STOCKS extended the previous buoyancy during the last week despite the fact that investors played on both sides of the fence under the cross current of positive and negative news, but the underlying sentiment remained uppishly inclined, thanks to the presence of support at dips.

Both the KSE 100-share and 30-share indexes posted fresh rise of 132.66 and 75.55 points at 13,763.16 and 16,567 respectively adding Rs40 billion to the market capital at Rs4,040bn. The question, however, actively being debated among the leading analysts, is how long the dividend –aided rally, which had caused a fresh price flare-up on most of the overvalued counters, will sustain.

The indications are that despite a lull on the privatisation front after the court order on PSO sell-off, other positive factors, including higher payout and bonus shares and strong presence of foreign investors, will continue to support the market run-up in future too, analysts said “ignoring the heating up of political scenario and law and order concerns.

The share market, therefore, confidently absorbed the negative fallout of half a per cent increase in the discount rate at 10 per cent and pressure on liquidity as a big amount is still tied to the Habib Bank’s offered (IPO) of about 53million shares.


Click to view the larger image

The interest rate hike would certainly make bank borrowing more expensive adding to industrial costs but it will also chain the monster of inflation, which has its own benefits and eventually prove a balancing economic factor, some brokers believe.

The market’s inherent strength based on higher payouts including bonus shares continued to inspire fresh covering purchases on selected counters, notably insurance, oil, cement, bank and fertiliser sectors despite to some extent discouraging news from the political front.

Despite political polarisation, law and order situation and conflicting reports about the existing setup, investors seem to have chosen to follow the market fundamentals rather than being swayed by external factors, analysts said.

The KSE 100-share index, therefore, tossed between deal or no deal between President Musharraf and Benazir Bhutto in their Dubai meeting and failed to establish any definite price pattern amid alternate bouts of buying and selling.

After either-way wide erratic movements throughout the week, it finally finished with a modest rise of 132.66 points at 13,763.16 as compared to 13,630.5 at the last weekend.

The market’s terribly cautious mood followed by conflicting reports about the outcome of the Dubai meeting was also well reflected in the turnover figure, which fell to year’s low at 163m shares as leading investors and financial traders kept to the sidelines and so did foreign buyers.

The optimists among the investors were of the view that a broad accord had been reached on major national issues between the two leaders and it might be formally signed into a deal during the next couple of weeks, analysts said.

But the pessimists think it may not be that easy for the two to meet each other’s demands, some of which relate to constitutional amendments and court proceedings, they added “the most important among them being doffing of the uniform”.

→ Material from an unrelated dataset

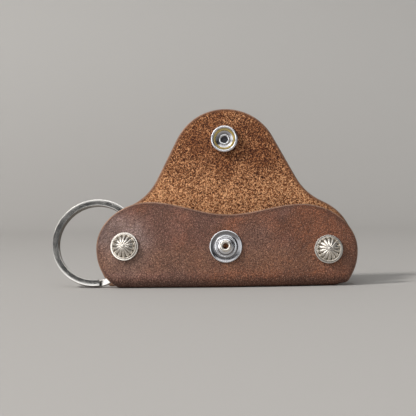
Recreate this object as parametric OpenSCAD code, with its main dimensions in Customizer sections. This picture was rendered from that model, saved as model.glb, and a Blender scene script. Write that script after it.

“But I think the widely speculated deal may not end the prevailing political uncertainty as other contenders of power are opposed to it, which could lead to fresh agitations”, said a leading analyst.

He warned investors not to follow suggestions of a price flare-up in post-deal market sailing and play safe as the situation is fraught with high risks in the prevailing scenario and political polarisation.

“US threats of direct hits on tribal areas, linking of the US aid to performance on the terror front and law order situation are some of the depressants, which would set the future market direction”, he added.